Busqué ayuda. Le conté a mi familia lo que pasaba. Fue duro. Me sentí expuesto, vulnerable, pero fue necesario. Ellos me ayudaron a organizarme, a hablar con el banco, a buscar opciones reales para salir del hueco.
El proceso de salir de deudas: doloroso, pero liberador
Salí del hueco lentamente. Muy lentamente. Corté todas mis tarjetas. Me puse un presupuesto estricto. Durante más de un año, mi vida fue solo trabajar, pagar deudas y evitar cualquier gasto innecesario. Aprendí a decir que no. Aprendí que no necesito comprar cosas para sentirme bien.
También aprendí a enfrentar mis emociones sin comprar para taparlas. Porque muchas veces, usaba la tarjeta para llenar vacíos. Me sentía mal → compraba algo → me sentía bien por un rato → luego volvía la culpa.
Aprender a vivir sin crédito me cambió. Me hizo más consciente, más fuerte, más humano. Aprendí que la libertad financiera no es tener mucho dinero, sino no deberle a nadie.

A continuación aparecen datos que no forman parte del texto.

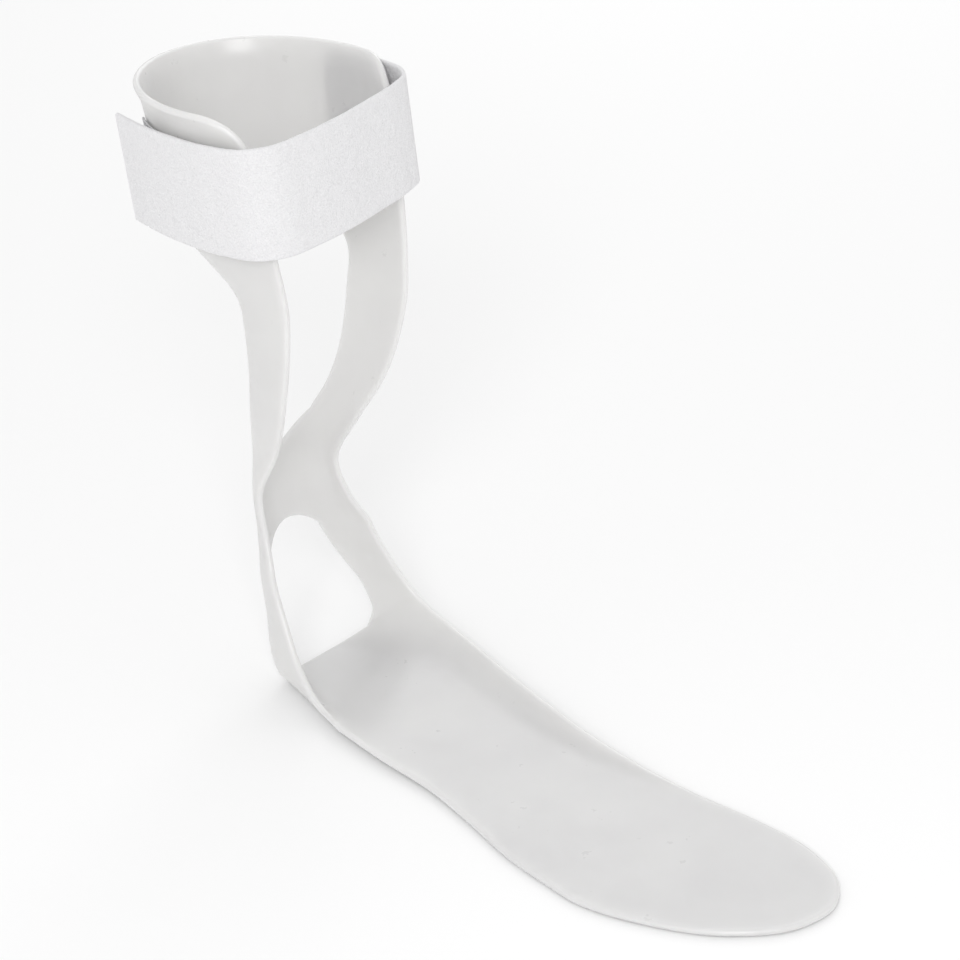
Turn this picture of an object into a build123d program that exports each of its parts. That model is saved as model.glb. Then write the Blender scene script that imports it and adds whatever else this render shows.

Lecciones que aprendí y que quiero compartir
Después de esa experiencia, estos son algunos de los aprendizajes que más valoro:
- No es tu dinero.
La tarjeta de crédito no es una extensión de tu salario. Es un préstamo. Así de simple. Cada vez que la usas, estás pidiendo prestado. - El pago mínimo es una trampa.
Pagar solo el mínimo es la manera más rápida de hundirte en intereses. Es mejor no pagar nada (aunque no lo recomiendo) que pagar solo el mínimo. No saldrás nunca. - La deuda no solo afecta tu bolsillo, afecta tu mente.
El estrés financiero es brutal. Puede causar ansiedad, depresión, insomnio y afectar tus relaciones personales. - El banco no es tu amigo.
No te confundas. Cuando te ofrecen más cupo o una nueva tarjeta, no es por tu bien. Es porque les generas más ganancias. - Está bien pedir ayuda.
No es una debilidad, es una muestra de valentía. Habla con alguien. No lo enfrentes solo. - No necesitas una tarjeta para tener buena vida.
Hoy en día, con una cuenta débito puedes hacer casi todo. Y vivir sin deudas es una sensación que no tiene precio. - Invertir en educación financiera es más valioso que cualquier cosa.
Aprender a manejar tu dinero debería ser más importante que aprender a manejar una tarjeta.
Hoy, años después de esa etapa oscura, sigo sin tarjetas de crédito. No digo que sean malas per se, pero sé que para mí, no funcionan. No quiero volver a caer en esa falsa sensación de riqueza. Prefiero tener poco, pero mío. Prefiero dormir tranquilo, que aparentar estabilidad.
Decidí compartir esto porque sé que no soy el único. Si estás endeudado, no estás solo. Si sientes que no hay salida, créeme: sí la hay. Duele, cuesta, toma tiempo. Pero se puede.
Y si estás empezando con una tarjeta, tal vez este testimonio te sirva de advertencia. Úsala solo si tienes total control. Y si alguna vez sientes que ya no la manejas tú, sino que ella te maneja a ti… es momento de parar.